The last of these debased coins in the Academy’s numismatic display case has special poignancy. It was minted under siege conditions by the last emperor, Constantine XI, in the spring of 1453, to pay the last remaining western mercenaries defending the city against the Ottoman Turks. Within days Turkish cannon had battered down the great walls, the population was massacred and the churches and treasuries looted. Since the finest things were concentrated in the capital, far richer and more precious objects were stored within the city than are seen in this exhibition. But the Ottomans proceeded to drape their horses and dogs with the patriarchal robes, make bonfires of books and icons and eat and drink looted food from the sacred vessels.

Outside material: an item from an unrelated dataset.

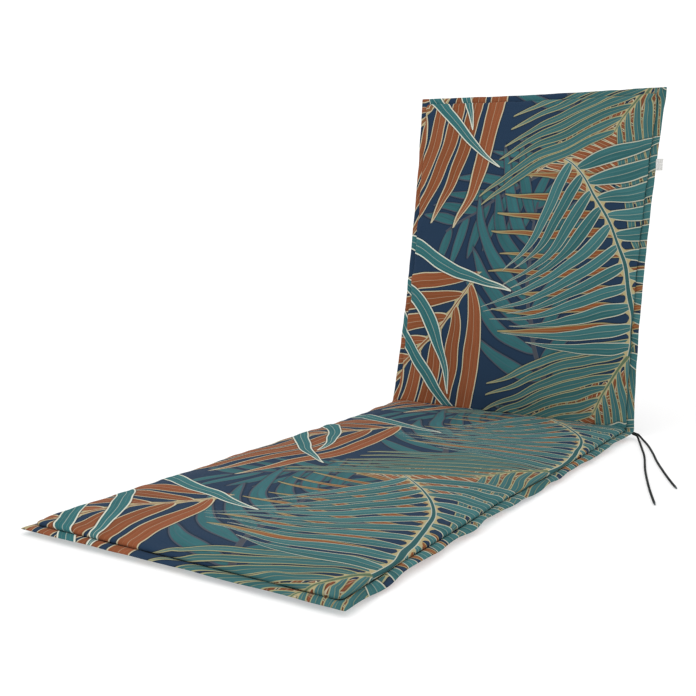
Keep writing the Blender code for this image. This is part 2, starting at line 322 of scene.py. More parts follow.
def pad_edge(depth):
    """How far a pad's edge really is inside the seam, and what part of its height it has there."""
    part = min(max(depth / EDGE_ROUND, 0), 1)
    turn = BULGE_START + (math.pi - BULGE_START) * part
    rise = (math.cos(BULGE_START) - math.cos(turn)) / (math.cos(BULGE_START) + 1)
    if turn < math.pi / 2:
        return BULGE_ROUND * (math.sin(BULGE_START) - math.sin(turn)), rise
    return EDGE_ROUND - TOP_ROUND * math.sin(turn), rise


def faces_of_cover(across, along):
    """The upper and lower face of the cover at a place, measured from the plane of the seam."""
    on_back = along > FOLD_MIDDLE
    start, end = (FOLD_MIDDLE, LENGTH - FLANGE_WIDTH) if on_back else (FLANGE_WIDTH, FOLD_MIDDLE)
    seam = WIDTH / 2 - FLANGE_WIDTH
    rise = pad_edge(min(inside_seams(across, along)))[1]
    middle = (1 - (across / seam) ** 2) * (1 - ((2 * along - start - end) / (end - start)) ** 4)
    middle = max(middle, 0)
    uneven = side_value(SIDE_SWELL, across, along) * abs(across) / seam
    inset = min(WIDTH / 2 - abs(across), along, LENGTH - along)
    out = min(max(1 - inset / FLANGE_WIDTH, 0), 1)
    half = (SEAM_THICK + (FLANGE_THICK - SEAM_THICK) * (1 - abs(2 * out - 1) ** 3)) / 2
    lift = side_value(SIDE_LIFT, across, along) * out ** 2
    upper = half + lift + rise * (LOFT_AT_EDGE + LOFT_IN_MIDDLE * middle + uneven)
    if on_back:
        return upper, -half + lift - rise * (REAR_LOFT_AT_EDGE + REAR_LOFT_IN_MIDDLE * middle)
    return upper, -half + lift - rise * (SEAT_UNDER - SEAM_THICK / 2)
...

The empire had shrunk by this time to the size of a mini-state, but in its mind and habits it was still imperial. It can be said that no empire has ever fallen so decisively, and with such loss. This is a big show, but it gives only a taste of that loss. It feels at times, too, like a slightly academic exercise, and some visitors will wish there was more local colour – the smell of the spice markets, the scorch of Greek fire. But I would defy anyone not to relish the brilliant things, those made by the icon-painters and “the golden smithies of the Emperor”.